[start of Task inputs]

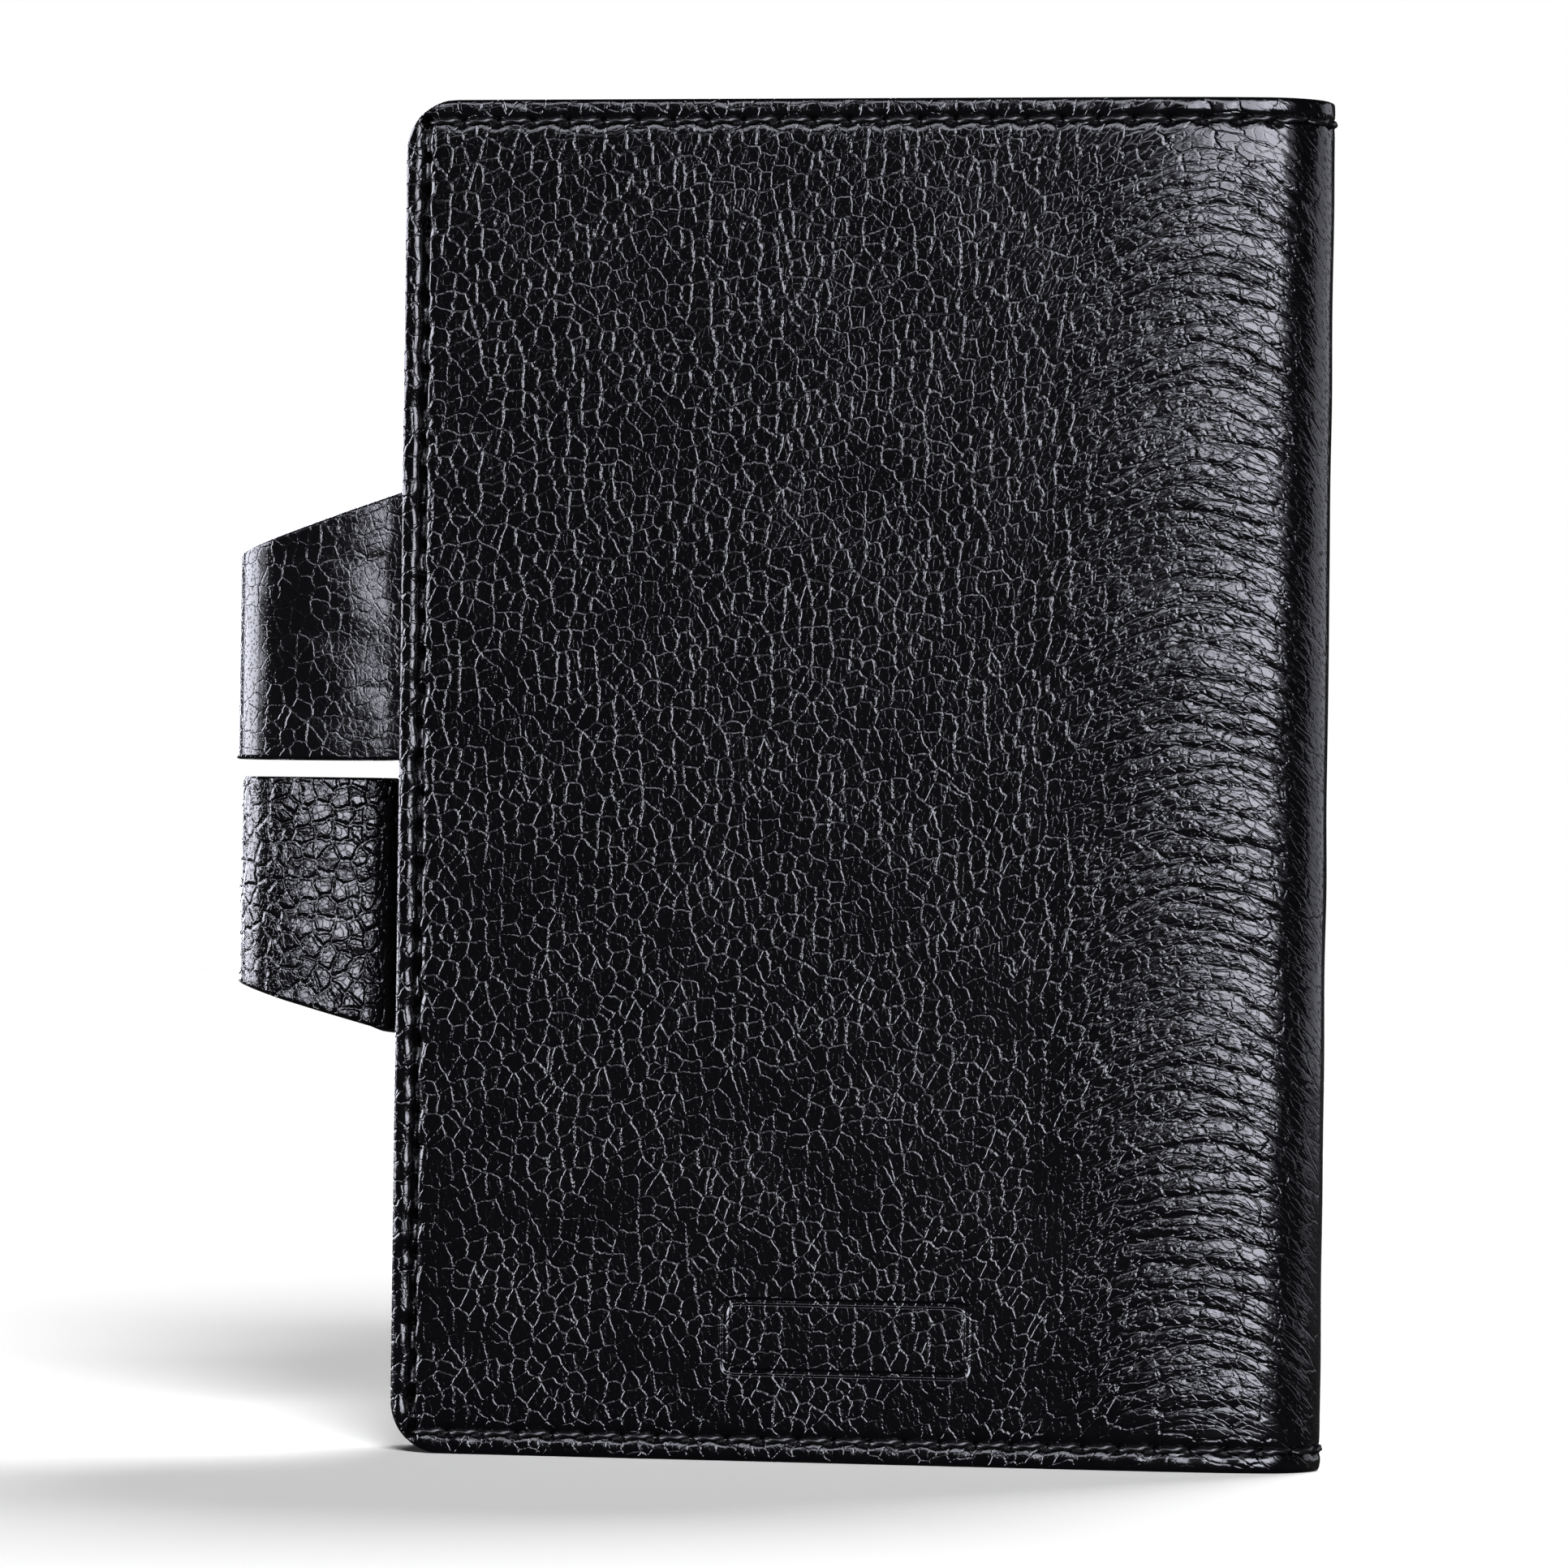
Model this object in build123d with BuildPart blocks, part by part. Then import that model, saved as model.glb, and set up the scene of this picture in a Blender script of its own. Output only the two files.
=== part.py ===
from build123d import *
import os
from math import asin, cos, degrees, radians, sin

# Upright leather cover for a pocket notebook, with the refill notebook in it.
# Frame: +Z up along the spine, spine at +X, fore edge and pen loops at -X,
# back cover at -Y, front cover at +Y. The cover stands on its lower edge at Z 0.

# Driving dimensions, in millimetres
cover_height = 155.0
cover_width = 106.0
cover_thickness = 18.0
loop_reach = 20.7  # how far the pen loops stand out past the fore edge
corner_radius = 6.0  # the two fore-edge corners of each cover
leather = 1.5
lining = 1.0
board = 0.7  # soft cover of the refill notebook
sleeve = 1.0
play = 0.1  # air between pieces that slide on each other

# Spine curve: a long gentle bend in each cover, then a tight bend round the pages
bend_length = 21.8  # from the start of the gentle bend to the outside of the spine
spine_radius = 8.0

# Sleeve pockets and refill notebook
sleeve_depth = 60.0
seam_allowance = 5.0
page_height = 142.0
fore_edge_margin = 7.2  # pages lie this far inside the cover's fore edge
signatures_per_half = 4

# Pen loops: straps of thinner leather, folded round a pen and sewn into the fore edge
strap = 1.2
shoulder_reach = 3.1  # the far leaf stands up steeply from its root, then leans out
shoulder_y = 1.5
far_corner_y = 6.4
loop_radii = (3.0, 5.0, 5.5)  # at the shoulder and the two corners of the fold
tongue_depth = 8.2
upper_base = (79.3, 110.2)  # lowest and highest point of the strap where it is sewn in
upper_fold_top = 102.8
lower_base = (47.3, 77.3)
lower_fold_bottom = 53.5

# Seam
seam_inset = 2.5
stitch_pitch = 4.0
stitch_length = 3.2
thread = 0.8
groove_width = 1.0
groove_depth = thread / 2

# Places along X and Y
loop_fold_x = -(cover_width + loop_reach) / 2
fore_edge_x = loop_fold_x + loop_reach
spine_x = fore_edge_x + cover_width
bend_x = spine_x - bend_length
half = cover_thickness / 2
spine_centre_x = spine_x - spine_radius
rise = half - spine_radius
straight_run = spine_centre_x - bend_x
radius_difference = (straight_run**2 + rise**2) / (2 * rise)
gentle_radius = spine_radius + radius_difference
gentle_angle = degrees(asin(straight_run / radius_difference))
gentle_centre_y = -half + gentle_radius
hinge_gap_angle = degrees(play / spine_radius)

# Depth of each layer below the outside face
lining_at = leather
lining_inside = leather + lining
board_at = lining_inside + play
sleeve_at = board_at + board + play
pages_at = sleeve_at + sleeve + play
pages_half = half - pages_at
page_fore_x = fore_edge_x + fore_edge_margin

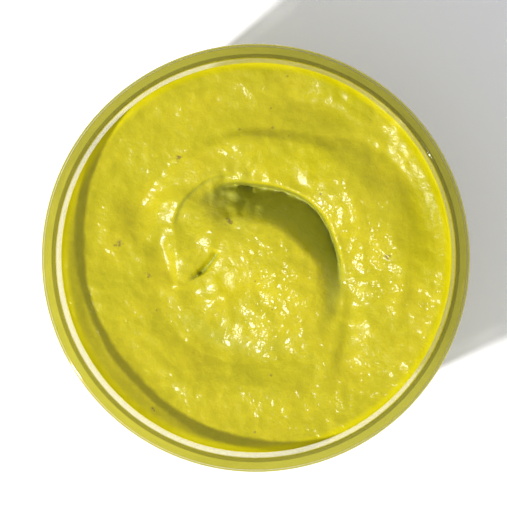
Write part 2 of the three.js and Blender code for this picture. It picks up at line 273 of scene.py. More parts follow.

[end of Task inputs]

▶ _Your task_: Exactly reproduce every line of the records.

▶ _Solution_:
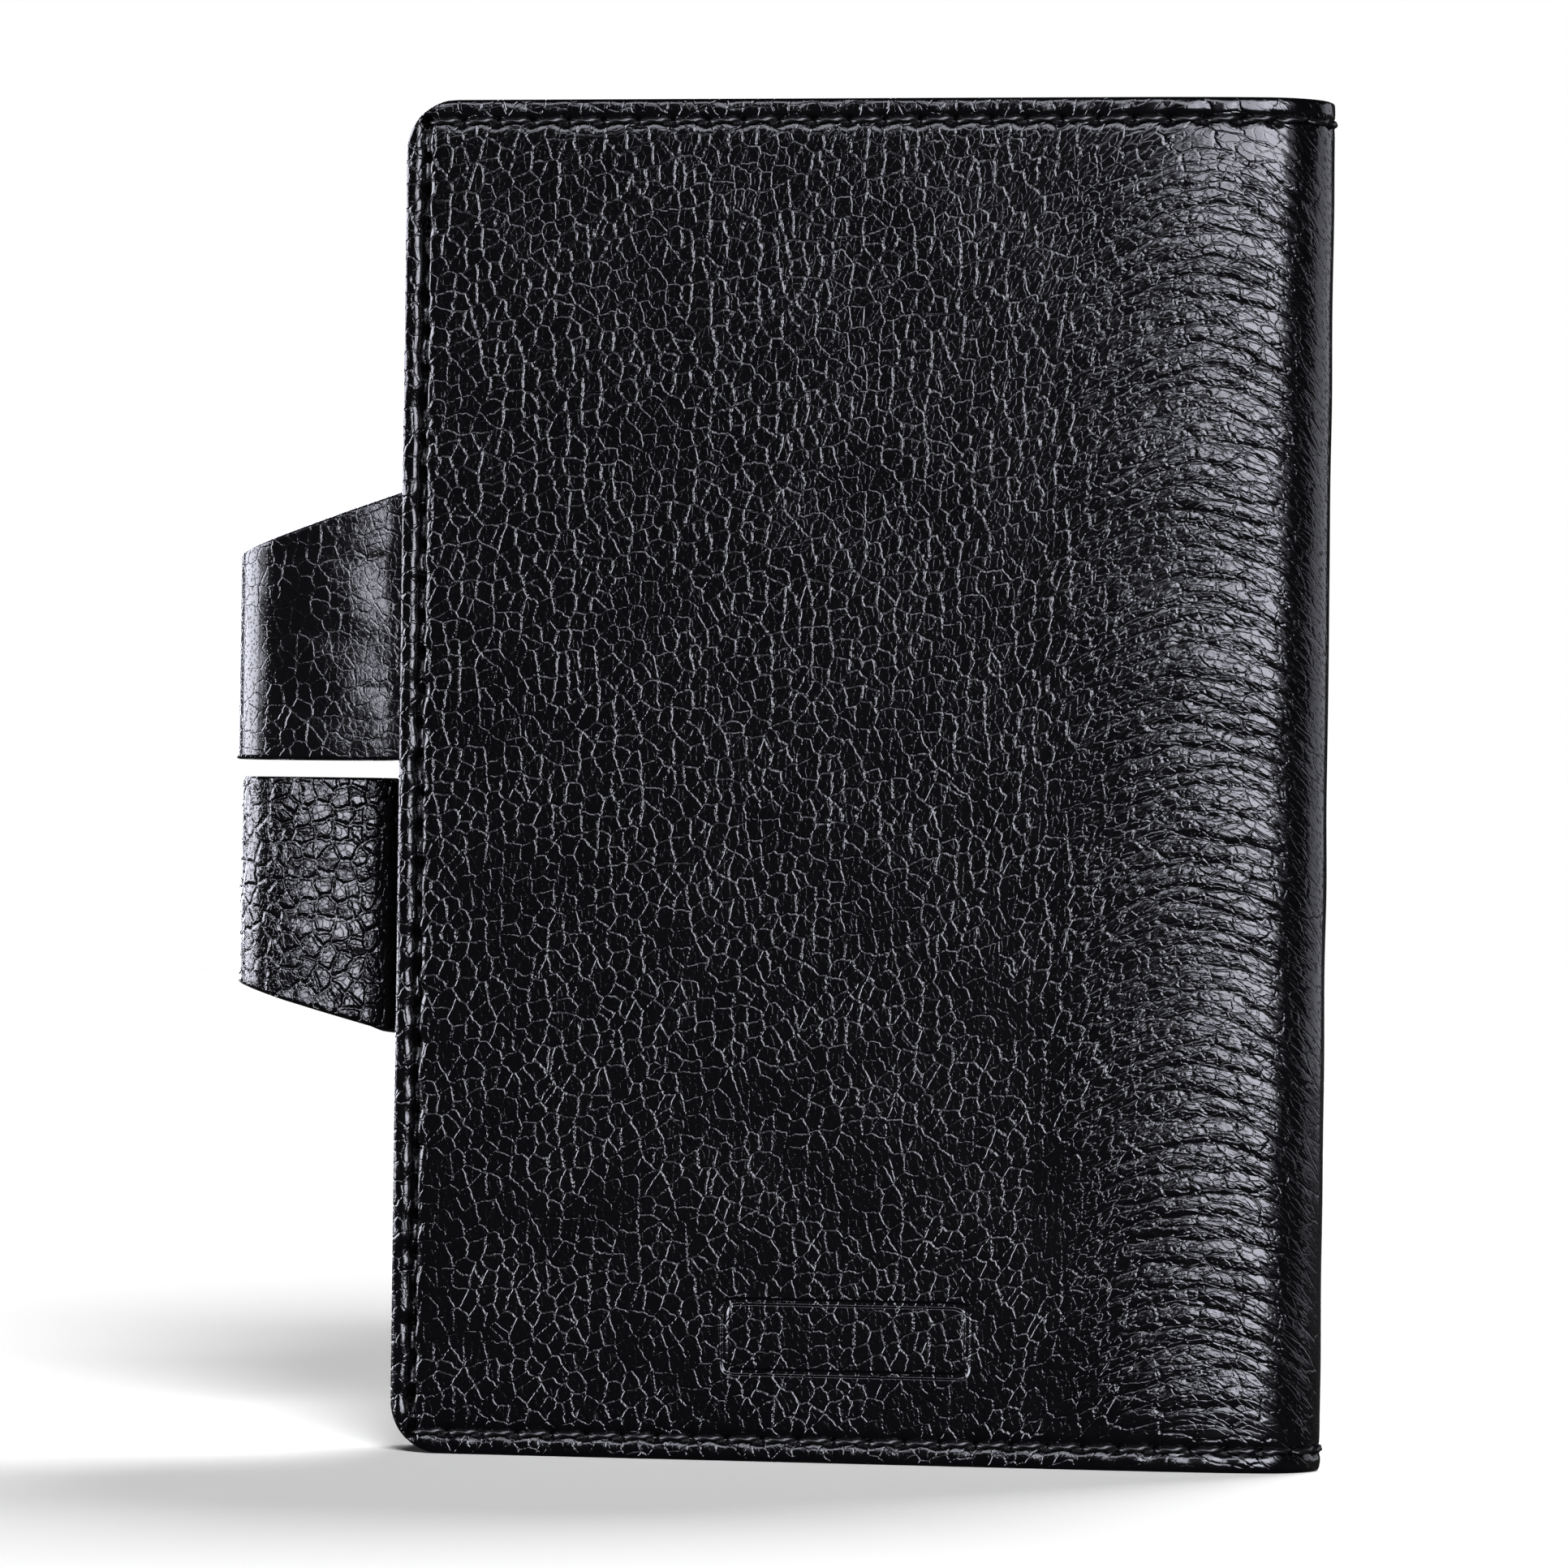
Model this object in build123d with BuildPart blocks, part by part. Then import that model, saved as model.glb, and set up the scene of this picture in a Blender script of its own. Output only the two files.
=== part.py ===
from build123d import *
import os
from math import asin, cos, degrees, radians, sin

# Upright leather cover for a pocket notebook, with the refill notebook in it.
# Frame: +Z up along the spine, spine at +X, fore edge and pen loops at -X,
# back cover at -Y, front cover at +Y. The cover stands on its lower edge at Z 0.

# Driving dimensions, in millimetres
cover_height = 155.0
cover_width = 106.0
cover_thickness = 18.0
loop_reach = 20.7  # how far the pen loops stand out past the fore edge
corner_radius = 6.0  # the two fore-edge corners of each cover
leather = 1.5
lining = 1.0
board = 0.7  # soft cover of the refill notebook
sleeve = 1.0
play = 0.1  # air between pieces that slide on each other

# Spine curve: a long gentle bend in each cover, then a tight bend round the pages
bend_length = 21.8  # from the start of the gentle bend to the outside of the spine
spine_radius = 8.0

# Sleeve pockets and refill notebook
sleeve_depth = 60.0
seam_allowance = 5.0
page_height = 142.0
fore_edge_margin = 7.2  # pages lie this far inside the cover's fore edge
signatures_per_half = 4

# Pen loops: straps of thinner leather, folded round a pen and sewn into the fore edge
strap = 1.2
shoulder_reach = 3.1  # the far leaf stands up steeply from its root, then leans out
shoulder_y = 1.5
far_corner_y = 6.4
loop_radii = (3.0, 5.0, 5.5)  # at the shoulder and the two corners of the fold
tongue_depth = 8.2
upper_base = (79.3, 110.2)  # lowest and highest point of the strap where it is sewn in
upper_fold_top = 102.8
lower_base = (47.3, 77.3)
lower_fold_bottom = 53.5

# Seam
seam_inset = 2.5
stitch_pitch = 4.0
stitch_length = 3.2
thread = 0.8
groove_width = 1.0
groove_depth = thread / 2

# Places along X and Y
loop_fold_x = -(cover_width + loop_reach) / 2
fore_edge_x = loop_fold_x + loop_reach
spine_x = fore_edge_x + cover_width
bend_x = spine_x - bend_length
half = cover_thickness / 2
spine_centre_x = spine_x - spine_radius
rise = half - spine_radius
straight_run = spine_centre_x - bend_x
radius_difference = (straight_run**2 + rise**2) / (2 * rise)
gentle_radius = spine_radius + radius_difference
gentle_angle = degrees(asin(straight_run / radius_difference))
gentle_centre_y = -half + gentle_radius
hinge_gap_angle = degrees(play / spine_radius)

# Depth of each layer below the outside face
lining_at = leather
lining_inside = leather + lining
board_at = lining_inside + play
sleeve_at = board_at + board + play
pages_at = sleeve_at + sleeve + play
pages_half = half - pages_at
page_fore_x = fore_edge_x + fore_edge_margin

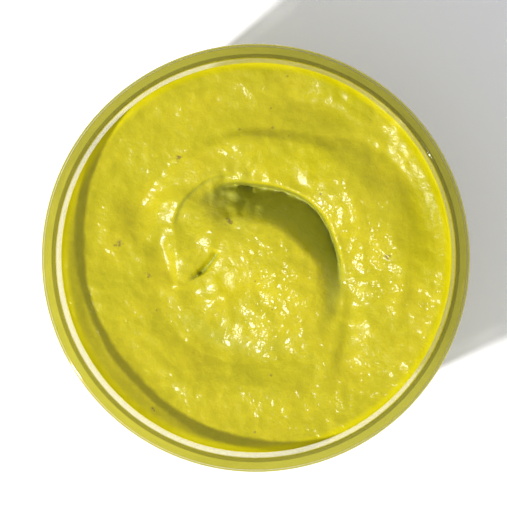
Write part 2 of the three.js and Blender code for this picture. It picks up at line 273 of scene.py. More parts follow.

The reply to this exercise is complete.